The first attempt of introducing hypoxia image in radiation planning started about 15 years ago [19]. Chao et al first conducted a feasibility radiation planning study with the guidance from hypoxia PET imaging with 60Cu-ATSM. The study demonstrated that radiation dose can be escalated in the hypoxia sub-volume defined by the 60Cu-ATSM hypoxia images without increased dose on normal tissue. More treatment planning studies have been published since then, however there have been no reports on actual delivery of HIGRT on clinical patients yet. This article will review the current research status both on preclinical and clinical level, and discuss major challenges the HIGRT field faces today.

Current Status

There are two major trends on the HIGRT approaches. One is to define the hypoxic volume by segmenting a volume based on threshold criteria on hypoxia images and deliver a uniform boosting dose to the hypoxia sub-volume [17,19-21]. Another approach is so called Dose Painting by Numbers ((DPBN) Figure 1).
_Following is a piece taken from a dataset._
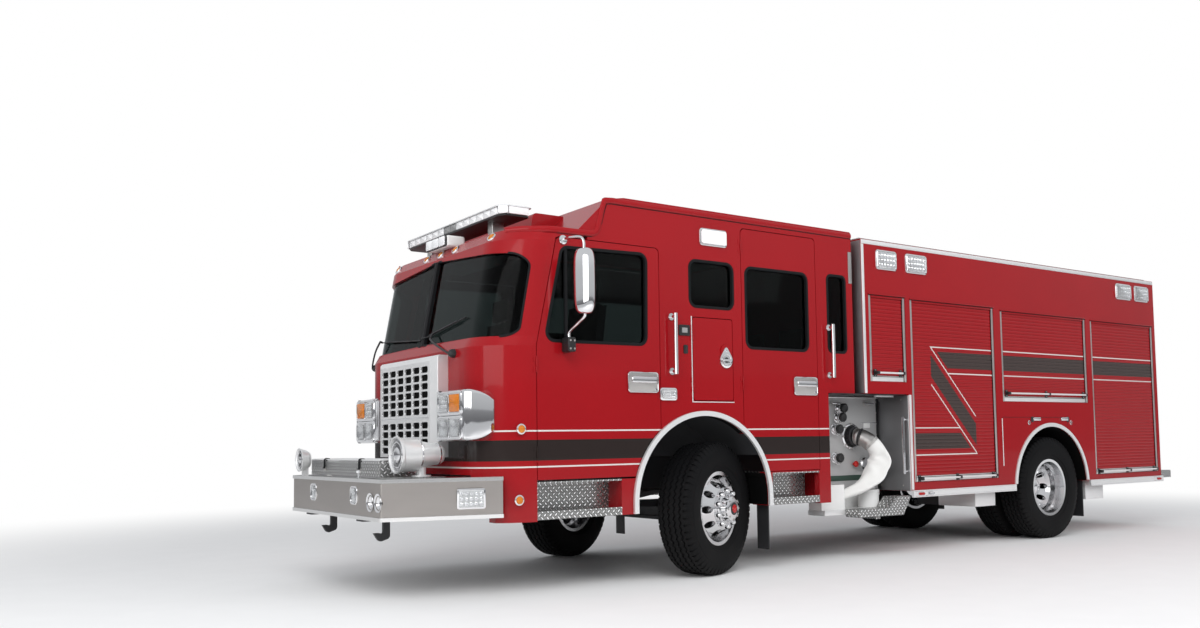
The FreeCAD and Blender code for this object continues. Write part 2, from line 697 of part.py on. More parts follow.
def make_underbody():
    """Fuel tank, boxes hung from the rails, silencer and tailpipe, and mud flaps."""
    low = RAIL_TOP - RAIL_DEPTH
    out = RAIL_OUT_Y
    pieces = []
    tank = box(AXLE_R - 1750, AXLE_R - 950, -out + 30, out - 30, 430, low)
    pieces.append(tank)
    for front, rear, bottom in ((AXLE_R + 1220, AXLE_R + 900, 390), (AXLE_R - 750, AXLE_R - 1100, 377)):
        case = box(rear, front, out - 10, 1150, bottom, BODY_BOTTOM)
        hanger = box(rear + 90, front - 90, out - 10, out + 2, BODY_BOTTOM, low)
        pieces.append(case.fuse(hanger))
        pieces.append(other_side(case.fuse(hanger)))
    y = -out - 170
    z = 540
    silencer = rod(V(CAB_REAR_LOW - 90, y, z), V(CAB_REAR_LOW - 700, y, z), 110)
    end = BODY_LOW_FRONT - 110
    tail = pipe([V(CAB_REAR_LOW - 690, y, z), V(end, y, z - 20), V(end, -1200, z - 40)], 50, 110)
    strap = box(CAB_REAR_LOW - 430, CAB_REAR_LOW - 370, y - 40, -out, z + 60, low + 60)
    pieces.append(fuse([silencer, tail, strap]))
    flaps = [
        box(STEP_REAR[1] + RUN_GAP, STEP_REAR[1] + FLAP_THICK, STEP_INNER_Y, 1140, 165, CAB_BOTTOM + 10 - RUN_GAP),
        box(AXLE_R - FLAP_BACK - FLAP_THICK, AXLE_R - FLAP_BACK, 740, 1150, 190, BODY_BOTTOM - RUN_GAP),
    ]
    for flap in flaps:
        pieces += [flap, other_side(flap)]
    return Part.makeCompound(pieces)


# Cab

def split_cab():
    """The cab's walls as front, sides, roof and rear, with their openings cut."""
    walls = cab_solid(0).cut(cab_solid(CAB_WALL, CAB_BOTTOM - 50))
    ceiling = under_ceiling()
    inner = CAB_HALF - CAB_WALL
    door_f = side_prism(front_door_outline(0), inner - 1, CAB_HALF + 1)
    roof = walls.cut(ceiling)
    rest = walls.common(ceiling)
    seam = side_prism([
        (FRONT_DOOR_X, 300), (FRONT_DOOR_X, DOOR_KNEE_Z), (FRONT_DOOR_TOP_X, FRONT_DOOR_TOP + 5),
        (FRONT_DOOR_TOP_X, 3000), (NOSE_X, 3000), (NOSE_X, 300),
    ], -BODY_HALF, BODY_HALF)
    front = rest.common(seam)
    back = rest.cut(seam)
    side = back.common(box(0, FRONT_DOOR_REAR, inner, CAB_HALF, 0, HIGH_ROOF))
    over_door = back.common(box(FRONT_DOOR_REAR, RAISE_FRONT - 100, inner, CAB_HALF, FRONT_DOOR_TOP - 60, HIGH_ROOF))
    side = side.fuse(over_door.cut(door_f))
    rear = back.common(box(0, CAB_REAR_LOW + CAB_WALL, -inner, inner, 0, HIGH_ROOF))
    roof = roof.cut(door_f).cut(other_side(door_f))
    pod = side_prism([
        (RAISE_REAR - 60, LOW_ROOF - 20), (POD_FRONT + 40, LOW_ROOF - 20), (POD_FRONT, POD_TOP, 40),
        (RAISE_REAR - 60, POD_TOP),
    ], -POD_HALF, POD_HALF)
    pod = pod.cut(cab_solid(0))
    roof = roof.fuse(pod)
    screen = front_prism(SCREEN_PANE, CAB_NOSE - 600, NOSE_X)
    front = front.cut(screen).cut(other_side(screen))
    front = front.cut(box(CAB_NOSE - 300, NOSE_X, -900, 900, 300, BUMPER_TOP + 8))
    front = front.cut(box(BUMPER_BACK + 5, NOSE_X, -BODY_HALF, BODY_HALF, 300, BUMPER_BOTTOM + 30))
    front = front.cut(box(CAB_NOSE - 100, NOSE_X, -GRILLE_HALF + 30, GRILLE_HALF - 30, GRILLE_BOTTOM + 30,
                          GRILLE_TOP - 62))
    for outline in (rear_door_outline(0), MIDDLE_WINDOW, CORNER_WINDOW, locker_outline(0)):
        side = side.cut(side_prism(outline, inner - 20, CAB_HALF + 20))
    side = side.cut(front_arch(ARCH_F_R, inner - 20, CAB_HALF + 20))
    side = side.cut(box(STEP_REAR[0], STEP_REAR[1] + REAR_SILL, inner - 20, CAB_HALF + 20, 300, DOOR_BOTTOM))
    rear = rear.cut(box(0, CAB_REAR_LOW + 100, -450, 450, 0, RAIL_TOP + 5))
    return front, side, roof, rear


STEP_FRONT = (AXLE_F + 905.0, FRONT_DOOR_X)
STEP_REAR = (AXLE_F - 1200.0, AXLE_F - 645.0)
STEP_INNER_Y = 1000.0
PUMP_STEP_Y = 1065.0
STEP_TOP = 812.0
REAR_SILL = 95.0
FRONT_SILL = 180.0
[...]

The idea of hypoxia DPBN is to use the spatial distribution of hypoxia provided by the PET image directly and apply spatially variant doses according to the degree of the hypoxia, i.e. higher dose in hypoxic foci and lower dose in well oxygenated tissue [22-24]. Both approaches are still under early stage of radiation planning studies, and theoretical simulation studies have been conducted to predict and evaluate the treatment outcomes from HIGRT.